### [YOUR INSTRUCTIONS]
The data below holds the lines to copy: everything from the line containing "document.recompute()" to the line containing "imported = [obj", both ends included, set down exactly.

### [PROVIDED DATA]
* Begin *

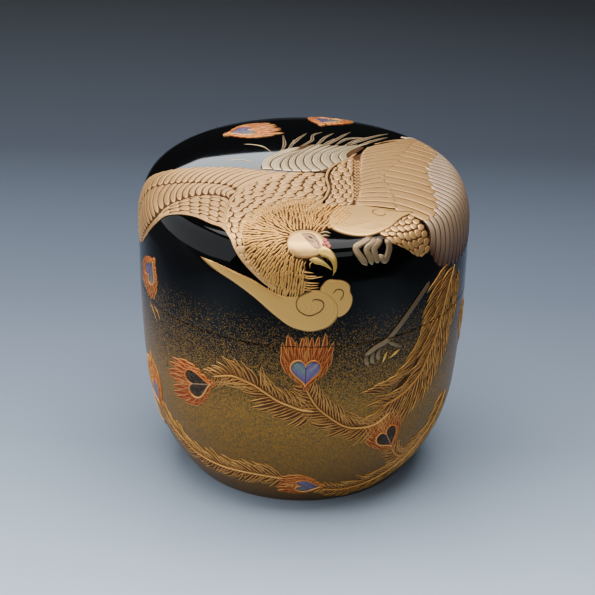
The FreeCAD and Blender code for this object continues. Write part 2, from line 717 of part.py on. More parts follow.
decorate("phoenix_head", "lid", "high_relief", head, [beak, comb])
decorate("phoenix_beak", "lid", "high_relief", beak, [comb])
decorate("phoenix_comb", "lid", "high_relief", comb)
decorate("phoenix_thigh", "lid", "high_relief", thigh)
decorate("phoenix_neck", "lid", "high_relief", neck, [head, beak, comb, thigh])
decorate("left_wing_upper", "lid", "high_relief", left_wing_upper, [neck])
decorate("left_wing_lower", "lid", "high_relief", left_wing_lower, [neck, left_wing_upper])
decorate("right_scapulars", "lid", "high_relief", right_scapulars, [neck, thigh])
decorate("right_secondaries", "lid", "low_relief", right_secondaries, [right_scapulars, thigh])
decorate("right_primaries", "lid", "low_relief", right_primaries, [right_secondaries, right_scapulars, thigh])
decorate("wing_tips", "lid", "low_relief", wing_tips, [right_primaries, belly])
decorate("back_plumes", "lid", "low_relief", back_plumes,
         [neck, left_wing_upper, right_scapulars, right_primaries])
decorate("phoenix_belly", "lid", "high_relief", belly, [thigh, right_primaries])
decorate("front_foot", "lid", "high_relief", front_foot, [thigh])
decorate("cloud", "lid", "low_relief", cloud, [neck, cloud_lobe])
decorate("cloud_lobe", "lid", "low_relief", cloud_lobe, [neck])

# The hind leg and the long tail cross from the lid to the body, and are cut at the seam.
leg = wrap_wedge(*band([round_wall(49, 45.5), round_wall(39.5, 50.8), round_wall(33.6, 54.1),
                        round_wall(29.6, 56), round_wall(25, 57.4)], [1.3, 1.2, 1.2, 1.1, 1.1]), smooth=False)
claw = wrap_wedge(*band([round_wall(25, 57.4), round_wall(22.5, 58.6), round_wall(20, 60.6)], [1.8, 2.6, 1.6]),
                  smooth=False)
trunk = wrap_wedge(*band([round_wall(66, 45), round_wall(61, 51), round_wall(56, 57.5), round_wall(50, 63.5),
                          round_wall(44, 68.5), round_wall(36, 71.5)], [3.5, 4.5, 5, 5.5, 5, 2.5]), smooth=False)
decorate("hind_leg", "lid", "high_relief", leg, [wing_tips, belly])
decorate("hind_shank", "body", "high_relief", leg, [claw])
decorate("hind_claw", "body", "high_relief", claw)
decorate("tail_root", "lid", "low_relief", trunk, [wing_tips])

# Each long feather ends in a shell heart inside a ring of flames:
# name, middle of the heart, direction of its point, width and length of the heart,
# reach, spread and number of the flames.
FEATHER_EYES = [
    ("centre", round_wall(1.7, 62.4), 90, 6.4, 6.3, 6.6, 7.2, 11),
    ("left", round_wall(-38, 69.8), -18, 6.6, 7.2, 7.2, 7.4, 11),
    ("right", round_wall(34.5, 82.2), 60, 5.6, 6.2, 6.8, 6.8, 10),
    ("lower", round_wall(4.5, 94.3), 5, 4.6, 7.0, 6.6, 5.0, 10),
    ("far_left", round_wall(-67, 80), 60, 5.4, 6.0, 6.6, 6.4, 10),
    ("back_left", round_wall(-128, 70), 40, 6.0, 6.6, 6.8, 7.0, 11),
    ("back_right", round_wall(142, 78), 150, 6.0, 6.6, 6.8, 7.0, 11),
]
# The vanes behind them: the middle line of each feather and its half widths.
FEATHER_VANES = {
    "centre": ([(1.1, 66.8), (3.5, 70.6), (6.6, 73.6), (10, 76), (15, 77.6), (21, 76.6)], [0.6, 2, 3, 3.2, 2.6, 1.2]),
    "left": ([(-19, 66.4), (-15, 65.3), (-9.8, 66.5), (-4.8, 69), (1, 71), (10, 72), (18, 72)],
             [0.8, 2, 3, 3.4, 3.4, 2.4, 1.2]),
    "right": ([(22.5, 86.4), (27, 88.4), (31, 85.6), (34, 80.5)], [0.6, 2.2, 3, 1.6]),
    "lower": ([(7, 96), (13, 96.6), (22, 95.8), (30, 92)], [0.6, 2.2, 3, 1.2]),
    "far_left": ([(-40.5, 83.4), (-34, 86.8), (-27, 91), (-18, 91.6), (-8, 91.2)], [0.6, 2.2, 3.2, 3.2, 1.2]),
    "back_left": ([(-77, 74), (-70, 80), (-60, 86), (-50, 89)], [0.8, 2.6, 3.4, 1.4]),
    "back_right": ([(83, 79.5), (75, 80), (66, 76), (57, 70)], [0.8, 2.8, 3.6, 1.6]),
}
on_the_wall = [trunk, leg, claw]
eyes = []
for name, middle, aim, wide, tall, reach, spread, tongues in FEATHER_EYES:
    eye = wrap_wedge(*heart(middle, aim, wide, tall))
    ring = wrap_wedge(*flames(middle, aim, reach, spread, tongues))
    eyes.append((name, eye, ring))
decorate("tail_trunk", "body", "low_relief", trunk, [claw] + [ring for name, eye, ring in eyes])
for index, (name, eye, ring) in enumerate(eyes):
    decorate(name + "_heart", "body", "inlay", eye)
    decorate(name + "_flames", "body", "low_relief", ring, [eye, leg])
    if name == "centre":
        decorate("centre_flame_tips", "lid", "low_relief", ring, [leg])
    vane = wrap_wedge(*band(*FEATHER_VANES[name]), smooth=False)
    others = [item for other, heart_solid, item in eyes]
    decorate(name + "_vane", "body", "low_relief", vane, on_the_wall + others)
    on_the_wall.append(vane)

# Three more such feathers end on the lid, at its back and at its left.
LID_EYES = [
    ("upper_left", round_wall(-64.5, 49.0), -60, 5.2, 6.2, 6.4, 6.0, 10),
]
for name, middle, aim, wide, tall, reach, spread, tongues in LID_EYES:
    eye = wrap_wedge(*heart(middle, aim, wide, tall))
    ring = wrap_wedge(*flames(middle, aim, reach, spread, tongues))
    decorate(name + "_heart", "lid", "inlay", eye)
    decorate(name + "_flames", "lid", "low_relief", ring, [eye, left_wing_lower])
TOP_EYES = [
    ("back_left_top", (-14.4, 18.6), 200, 6.2, 6.2, 6.4, 6.4, 10),
    ("back_middle_top", (4.5, 27.0), 250, 6.2, 6.2, 6.4, 6.8, 10),
]
for name, middle, aim, wide, tall, reach, spread, tongues in TOP_EYES:
    eye = lid_wedge(*heart(middle, aim, wide, tall))
    ring = lid_wedge(*flames(middle, aim, reach, spread, tongues))
    decorate(name + "_heart", "lid", "inlay", eye)
    decorate(name + "_flames", "lid", "low_relief", ring, [eye, back_plumes])

document.recompute()
shown = [item for item in document.Objects if item.TypeId in ("PartDesign::Body", "Part::Feature")]
for item in document.Objects:
    if "Invalid" in item.State or "Error" in item.State:
        raise RuntimeError("%s did not compute: %s" % (item.Label, item.State))
os.makedirs("parts", exist_ok=True)
for item in shown:
    if item.Shape.isNull() or not item.Shape.isValid():
        raise RuntimeError("%s has no valid shape" % item.Label)
    item.Shape.exportStep("parts/%s.step" % item.Label)
    print("%-24s %9.2f mm3  %d solid(s)" % (item.Label, item.Shape.Volume, len(item.Shape.Solids)))
print(len(shown), "sub-parts, height %.2f mm" % HEIGHT)
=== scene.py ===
# %% [markdown]
# # A lacquered tea caddy
# The caddy is a turned box with a lift-off lid. Its decoration is lacquer work: a phoenix whose
# feathers are built up in relief and covered with gold powder, and a long tail that ends in hearts
# of shell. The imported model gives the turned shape, the seam and the moving lid; this lesson lays
# the visible surfaces on it, piece by piece.

# %% Load the frame
import math

import bpy
import numpy as np
from mathutils import Matrix, Vector


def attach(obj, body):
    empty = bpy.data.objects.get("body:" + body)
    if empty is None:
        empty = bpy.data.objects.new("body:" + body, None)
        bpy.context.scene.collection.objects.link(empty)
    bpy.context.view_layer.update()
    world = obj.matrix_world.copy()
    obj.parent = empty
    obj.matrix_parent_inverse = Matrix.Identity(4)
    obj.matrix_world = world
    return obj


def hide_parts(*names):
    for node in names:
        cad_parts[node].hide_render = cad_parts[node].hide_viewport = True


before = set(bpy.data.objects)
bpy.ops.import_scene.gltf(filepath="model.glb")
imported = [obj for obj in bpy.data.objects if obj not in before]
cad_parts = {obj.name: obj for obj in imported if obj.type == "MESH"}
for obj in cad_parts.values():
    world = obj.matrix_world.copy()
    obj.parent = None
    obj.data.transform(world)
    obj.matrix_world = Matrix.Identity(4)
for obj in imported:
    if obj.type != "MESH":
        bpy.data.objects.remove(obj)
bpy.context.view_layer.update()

# %% [markdown]
# ## The turned outside
# Seen from the side the caddy is six arcs that run into each other without a corner: crown, brow,
# shoulder, the turn below it, the long side and the foot. A place on the outside is then two
# numbers: how far round, and how far down along the surface from the middle of the lid. The
# outline could also be drawn as a curve and turned with a Screw modifier. A formula was chosen
# because the decoration has to know the surface and its normal at any place, and because working
# in these two numbers keeps every feather at its true size on the curve.

# %% The arcs, and the way from two numbers to a point
MM = 0.001
ARC_RADII = np.array([190.0, 45.0, 4.2, 15.0, 295.0, 39.0])
ARC_TILTS = np.radians([0.0, 7.0, 18.5, 66.0, 89.0, 96.2, 131.0])
GIRTH = 35.79           # widest radius, mm
SEAM_HEIGHT = 44.08     # mm above the table
SEAM_GAP = 0.1
COAT = 0.3              # outer lacquer
LINING = 0.2            # inner lacquer

turns = np.diff(ARC_TILTS)
arc_starts = np.concatenate([[0.0], np.cumsum(ARC_RADII * turns)])
radius_starts = np.concatenate([[0.0], np.cumsum(ARC_RADII * np.diff(np.sin(ARC_TILTS)))])
drop_starts = np.concatenate([[0.0], np.cumsum(-ARC_RADII * np.diff(np.cos(ARC_TILTS)))])
HEIGHT = drop_starts[-1]


def profile(down, proud=0.0):
    """Radius and height of the outside, down mm along it from the middle of the lid, moved out by
    proud along the surface's normal. On an arc of radius R that starts at tilt a, the tilt grows by
    length over R, and radius and height change by R times the change of its sine and cosine."""
    arc = np.clip(np.searchsorted(arc_starts, down, side="right") - 1, 0, len(ARC_RADII) - 1)
    tilt = ARC_TILTS[arc] + (down - arc_starts[arc]) / ARC_RADII[arc]
    radius = radius_starts[arc] + ARC_RADII[arc] * (np.sin(tilt) - np.sin(ARC_TILTS[arc]))
    drop = drop_starts[arc] + ARC_RADII[arc] * (np.cos(ARC_TILTS[arc]) - np.cos(tilt))
    return radius + proud * np.sin(tilt), HEIGHT - drop + proud * np.cos(tilt)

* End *

### [OUTPUT BELOW]
document.recompute()
shown = [item for item in document.Objects if item.TypeId in ("PartDesign::Body", "Part::Feature")]
for item in document.Objects:
    if "Invalid" in item.State or "Error" in item.State:
        raise RuntimeError("%s did not compute: %s" % (item.Label, item.State))
os.makedirs("parts", exist_ok=True)
for item in shown:
    if item.Shape.isNull() or not item.Shape.isValid():
        raise RuntimeError("%s has no valid shape" % item.Label)
    item.Shape.exportStep("parts/%s.step" % item.Label)
    print("%-24s %9.2f mm3  %d solid(s)" % (item.Label, item.Shape.Volume, len(item.Shape.Solids)))
print(len(shown), "sub-parts, height %.2f mm" % HEIGHT)
=== scene.py ===
# %% [markdown]
# # A lacquered tea caddy
# The caddy is a turned box with a lift-off lid. Its decoration is lacquer work: a phoenix whose
# feathers are built up in relief and covered with gold powder, and a long tail that ends in hearts
# of shell. The imported model gives the turned shape, the seam and the moving lid; this lesson lays
# the visible surfaces on it, piece by piece.

# %% Load the frame
import math

import bpy
import numpy as np
from mathutils import Matrix, Vector


def attach(obj, body):
    empty = bpy.data.objects.get("body:" + body)
    if empty is None:
        empty = bpy.data.objects.new("body:" + body, None)
        bpy.context.scene.collection.objects.link(empty)
    bpy.context.view_layer.update()
    world = obj.matrix_world.copy()
    obj.parent = empty
    obj.matrix_parent_inverse = Matrix.Identity(4)
    obj.matrix_world = world
    return obj


def hide_parts(*names):
    for node in names:
        cad_parts[node].hide_render = cad_parts[node].hide_viewport = True


before = set(bpy.data.objects)
bpy.ops.import_scene.gltf(filepath="model.glb")
imported = [obj for obj in bpy.data.objects if obj not in before]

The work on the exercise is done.